Alloys of copper have generally been found more durable than the unmixed metal; and various patents have been taken out for the fabrication of such compounds; but metallic sheets so composed have been found to be too hard and brittle, and not to admit of that flexibility which is necessary for their application to a curved surface; the consequence of which has been, that they have cracked upon the ship's bottom.

[92]The Muriate of Magnesia is the most active salt in sea-water.

[93]During the course of some experiments in which I have been lately engaged, a simple mode of exhibiting the principle of protection occurred to me, which, I believe, has not before been suggested; at least, I cannot find any notice of such an experiment. As I consider it admirably calculated for illustration, I will here describe it. Let two slips of copper of equal size, the one protected with a piece of zinc, the other unprotected, be plunged into two wine-glasses filled with a solution of ammonia. In a short time, the liquor containing the unprotected copper will assume an intensely blue colour; the other will remain colourless for any length of time. The theory is obvious. When metallic copper is placed in contact with an ammoniacal solution, a protoxide of the metal is formed which is colourless,—and will remain so, if the contact of air be prevented; but on exposure to the atmosphere, it passes into a state of peroxide, which is dissolved by the ammonia, and produces an intensely blue solution. In the case of the protected copper, the metal is incapable of attracting a single atom of oxygen, in consequence of having been rendered negative by the zinc, and consequently no solution can take place.

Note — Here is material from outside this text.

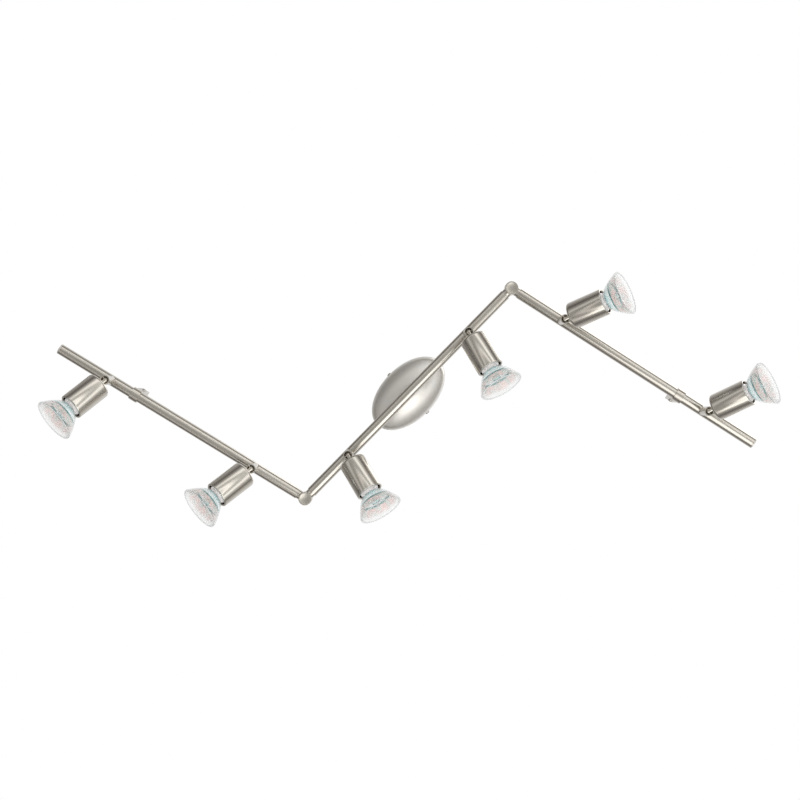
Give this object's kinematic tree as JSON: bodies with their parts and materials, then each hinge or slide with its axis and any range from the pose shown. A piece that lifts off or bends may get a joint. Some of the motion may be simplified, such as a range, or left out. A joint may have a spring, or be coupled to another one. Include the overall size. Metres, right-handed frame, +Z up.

[94]Amongst other counter-claims, there appeared, in a weekly publication entitled "The Mechanic's Magazine," a statement in favour of a person of the name of Wyatt, founded on the following advertisement in "The World" newspaper of April 16, 1791. "By the King's Patent, tinned copper sheets and pipes manufactured and sold by Charles Wyatt of Birmingham. These sheets, amongst other advantages, are particularly recommended for sheathing of ships, as they possess all the good properties of copper, with others obviously superior." It is unnecessary to observe that, except their object, there is nothing in common in the inventions of Davy and Wyatt. The superiority claimed by Wyatt consisted merely in coating the copper with some substance less corrosive by sea-water than that metal: an idea borrowed from the common practice of tinning copper vessels.

[95]The rusting of a common piece of iron, if carefully inspected, furnishes a beautiful illustration of this secondary action. The oxide, at first a mere speck, and formed perhaps by a globule of water, becomes negative with respect to the contiguous surface, and by thus forming a Voltaic circuit, exalts its oxidability, and the rust consequently extends in a circle.

[96]The Carnbrea Castle, a large vessel, of upwards of six hundred and fifty tons, was furnished with four protectors, two on the stern, and two on the bow, equal together to about 1-104th of the surface of copper. She had been protected more than twelve months, and had made the voyage to Calcutta and back. She came into the river perfectly bright; and, when examined in the dry-dock, was found entirely free from any adhesion, and offered a beautiful and almost polished surface; and there seemed to be no greater wear of copper than could be accounted for from mechanical causes.

[97]A common cause of adhesions of weeds or shell-fish, is the oxide of iron formed and deposited round the protectors. In the only experiment in which zinc has been employed for this purpose in actual service, the ship returned after two voyages to the West Indies, and one to Quebec, perfectly clean. The experiment was made by Mr. Lawrence, of Lombard Street, who states that the rudder, which was not protected, had corroded in the usual manner.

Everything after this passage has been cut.